Two min walk into village 
John and angela


----------



## peejay (May 10, 2005)

Hi Misty,

There is a nice little spot at Wroxham, heart of the broads for a tenner a night, see...

http://forums.motorhomefacts.com/38-uk-touring/120602-new-aire-wroxham.html

If you're in the Caravan Club then one of our favourites CL's is at Upton Yacht Station for a fiver a night, listed in the CC book. Not so much for cycling but some great walks along the broads directly from the site.

..and if you fancy a visit to the seaside while you're in the area there is a great basic little stop over right next to the sea at Walcott for a fiver a night, see the signs at the entrance for payment....

Coords 52.84384 1.49809

Pete


----------



## Brock (Jun 14, 2005)

Hi David. Followed the link you provided and had a poke around your website.

It was a bit adventurous of you to take Margaret to the Peak District so soon in her rehab. Leek is one of my favourite towns because of its location.
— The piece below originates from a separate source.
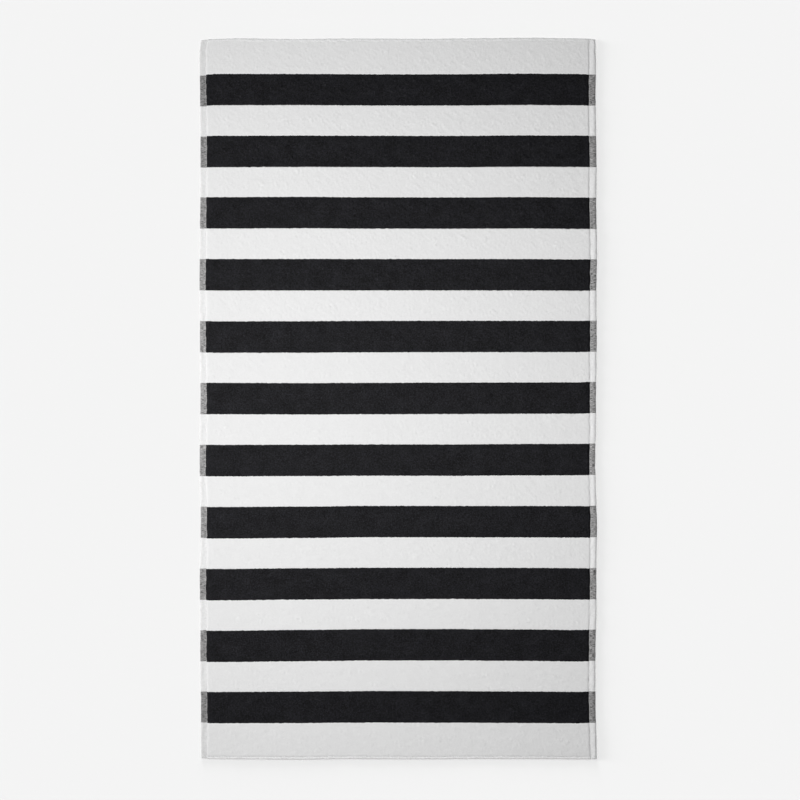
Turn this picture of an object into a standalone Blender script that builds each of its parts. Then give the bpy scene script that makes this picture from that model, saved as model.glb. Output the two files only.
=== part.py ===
"""A striped cotton beach towel lying flat, face up, as one closed solid.

Metres, +Z up. The width runs along X and the length along Y. The underside is flat at Z = 0 and
the origin lies under the middle of the towel. The long sides end in flat-woven hems, lower than
the pile, with a stitch groove at their inner edge. The short ends are narrow sewn rolls. The
outline and the face follow the cloth's own slight unevenness.
"""

import math
from collections import namedtuple

import bmesh
import bpy

# The towel, in metres
WIDTH = 0.990
LENGTH = 1.804
PILE_HEIGHT = 0.0030
FOOT_INSET = 0.0006  # the underside starts this far in from the rounded edge
CORNER_BULK = 0.0005  # where two hems cross, their layers make the cloth thicker

# The stripes run across the width. A white band at each end is wider than the inner ones.
BLACK_STRIPES = 11
BLACK_BAND = 0.0771
WHITE_BAND = 0.0772
ROWS_IN_A_BAND = 2

# The pile between the hems, in grid columns
FIELD_COLUMNS = 32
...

The CC site is very good and it is a flat walk down to the reservoir [road next to the pub]. Buxton is famed for its water, the Opera House, and the Pavilion Gardens which are small but beautiful and a testament to the philanthropy of Victorians. There is a good CC at Buxton but the walk down into town is steep and seems even steeper coming back although the wardens gave us the name of a taxi company just in case [my wife has asthma].

Derbyshire is definitely worth a week or two to explore the 'White Peak' which is the limestone area south of Buxton and the Dark Peak which is the moorland north and west of Buxton. Very contrasting views. There is a CL at New Mills in the marina on the Peak Forest Canal which has a station within a couple of hundred yards! The east and deep south of the country are former mining areas.

I hope Margaret is feeling fully recovered.

As for Ludham, we've spent many a happy hour there watching the boats go by on the Broads.


----------



## bigcol (Jan 22, 2010)

We stopped at Reedham Ferry nice little site at the side of pub.Then last time went to a C/L only 1.25 from Sandringham.Colin


----------



## H1-GBV (Feb 28, 2006)

If you are a CCC member there are a number of THS available for approx £10pn.

There are some "Summer Specials" on at various seaside resorts eg Wells Carnival starts on 29th July, with "free" entertainment on the Buttlands most evenings. This is clearly not the Broads, but might make an interesting variation.

If you like fireworks, there are displays at Hemsby on Tuesdays and Gt Yarmouth on Wednesdays (again, not quite the Broads).

Cycling is relatively flat (surprise surprise) but roads can be narrow with hedges and bends giving limited visibilty.

St Helen's Church, Ranworth (park MH at Broads TIC at south end of Malthouse Broad, or use "Malsters" carpark [pay or eat in]) has superb views from the top of the tower.
Relaxed parking at Coltishall (on old road near Sun Inn, may be signed "Anchor Street") has pleasant views.
Lovely free parking at Cockshoot Broad near Woodbastwick, (accessible down a narrow tarmacked road[Ferry Road], with "wet" ground on both sides and possibly tight turning on the staithe) with row-boat transport to Ferry Inn.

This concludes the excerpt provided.